A jovem pediu para falar com o responsável pela unidade, que estava no local. Segundo Julie, ele confirmou o posicionamento transfóbico do funcionário. "Ele falou que realmente teria que usar o masculino, virou as costas e saiu andando".


De acordo com a vítima, outros clientes, que também comiam no local, a apoiaram. "Uma moça me ajudou e apontou onde era o banheiro feminino. Ficaram do meu lado. Foi a primeira vez que isso aconteceu comigo, de alguém tentar me deslegitimizar como mulher".


A vítima pretende entrar na Justiça contra a lanchonete. Nesta segunda-feira (17), um dia depois de o episódio acontecer, um Boletim de Ocorrência foi registrado no 7º Distrito Policial de Santos, onde o caso é investigado.


Outro lado

A Tribuna fez contato com o Surf Dog. Por telefone, um homem que se apresentou como dono da lanchonete inicialmente afirmou que não queria falar sobre o ocorrido. A Reportagem insistiu e ele disse que "como o local estava cheio, nem vi nada".

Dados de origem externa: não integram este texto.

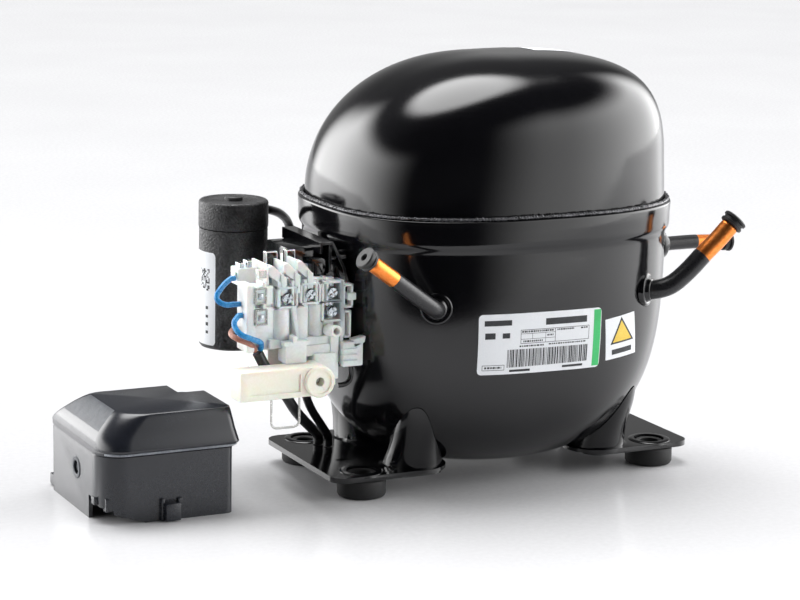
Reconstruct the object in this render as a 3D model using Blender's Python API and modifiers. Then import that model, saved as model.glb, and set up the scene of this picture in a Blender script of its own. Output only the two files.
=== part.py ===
# Hermetic reciprocating compressor for refrigeration, with its electrical kit and the loose terminal cover.
# X runs along the shell's long axis, Y is its depth and Z is up; the feet stand on Z = 0.
# Sizes below are in millimetres and MM turns them into metres.
import math

import bmesh
import bpy
from mathutils import Matrix, Vector

MM = 0.001
FIT = 0.3                       # gap between neighbours that touch
RUN = 0.1                       # radial gap of a running fit
MERGE = 0.00001                 # merge distance of the turned pieces, in metres

# Shell: two deep-drawn steel halves, the upper one seated inside the lower one's rim
WALL = 2.7
SHELL_HALF_X = 93.1
SHELL_HALF_Y = 75.3
SHELL_SQUARENESS = 2.7
BOWL_SQUARENESS = 1.95
BOWL_BOTTOM_Z = 8.2
BOWL_CURVE = (3.25, 3.63)
NECK_Z = 127.0
RIM_LOW_Z = 131.0
RIM_TOP_Z = 144.0
RIM_PROUD = 1.8
DOME_TOP_Z = 218.8
DOME_CURVE = (2.89, 0.87, 2.98, 0.78)
DOME_SQUARENESS = 2.6
DOME_LEAN = 2.1
SKIRT_DEPTH = 9.0
SHELL_STEPS = 40
SEAM_RADIUS = 1.4

# Base plates, legs and rubber feet
FOOT_PITCH_X = 170.0
FOOT_PITCH_Y = 70.0
FOOT_RADIUS = 12.5
FOOT_HEIGHT = 9.3
FOOT_BORE_RADIUS = 5.0
PLATE_THICKNESS = 2.8
PLATE_HOLE_RADIUS = 8.0
PLATE_OUTER_X = 104.3
PLATE_INNER_X = 42.3
PLATE_HALF_Y = 46.2
PLATE_CORNER = 8.0
LEG_X = 54.0
LEG_Y = 29.5
LEG_RADIUS = 12.5
LEG_TOP_Z = 46.0
LEG_SPREAD_X = 3.0
LEG_SPREAD_Y = 15.5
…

Após ser questionado pela terceira vez se não gostaria de comentar o caso, ele, enfim, confirmou ter visto o ocorrido e disse que estava ao lado do funcionário que não quis indicar onde era o banheiro feminino. "Ele (referindo-se erroneamente à mulher, Julie) saiu chamando o rapaz de 'baiano' e idiota, de não sei o quê. As câmeras filmaram tudo". A Reportagem ofereceu espaço para divulgar as imagens e comprovar a versão, mas ele disse que "não tem interesse nenhum".


"Não sou contra ninguém, graças a Deus. A pessoa pode ser o que for. Ladrão, pu**, vi***. Homem, branco, preto, todo mundo é ser humano", finaliza.


Discriminação em Santos


No começo do mês, Milena Augusta da Silva, também mulher transexual, acusou o Six Sport Bar, no Gonzaga, em Santos, de discriminação ao ter sua comanda cadastrada com o valor cobrado para homens. Milena disse ter sido bem recebida na entrada da casa, mas, ao cadastrar a comanda de consumação, a funcionária que viu seus documentos lhe atribuiu o gênero masculino. Segundo o bar, funcionários se desculparam e, na sequência, atribuíram a ela o gênero correto no cadastro.


Para a diretora da Associação da Parada do Orgulho LGBT de Santos (APOLGBT), Flavia Bianco, "o reconhecimento da identidade de pessoas trans é uma luta histórica dessa população", diz.


"Mesmo assim, ainda temos vários exemplos de desrespeitos". Segundo Flavia, o não uso do nome social (nome pelo qual pessoas transgêneros e travestis geralmente querem ser chamadas, e que é diferente do nome oficialmente registrado), e questões como acessos a banheiros e locais com distinção por gênero são exemplos dessas agressões.


Segundo ela, respeitar a identidade de alguém "é básico em nossa Constituição. É sobre identidade, sobre dignidade. Estamos em janeiro, mês da visibilidade trans, e apenas essa visibilidade, a conscientização para os alarmantes números da violência contra trans e a educação inclusiva em todas as esferas podem fazer com que a sociedade avance. Falar sobre o assunto, contar historias de vida, humanizar a figura dessas pessoas é o caminho para se entender que todos somos iguais graças a nossas diferencas".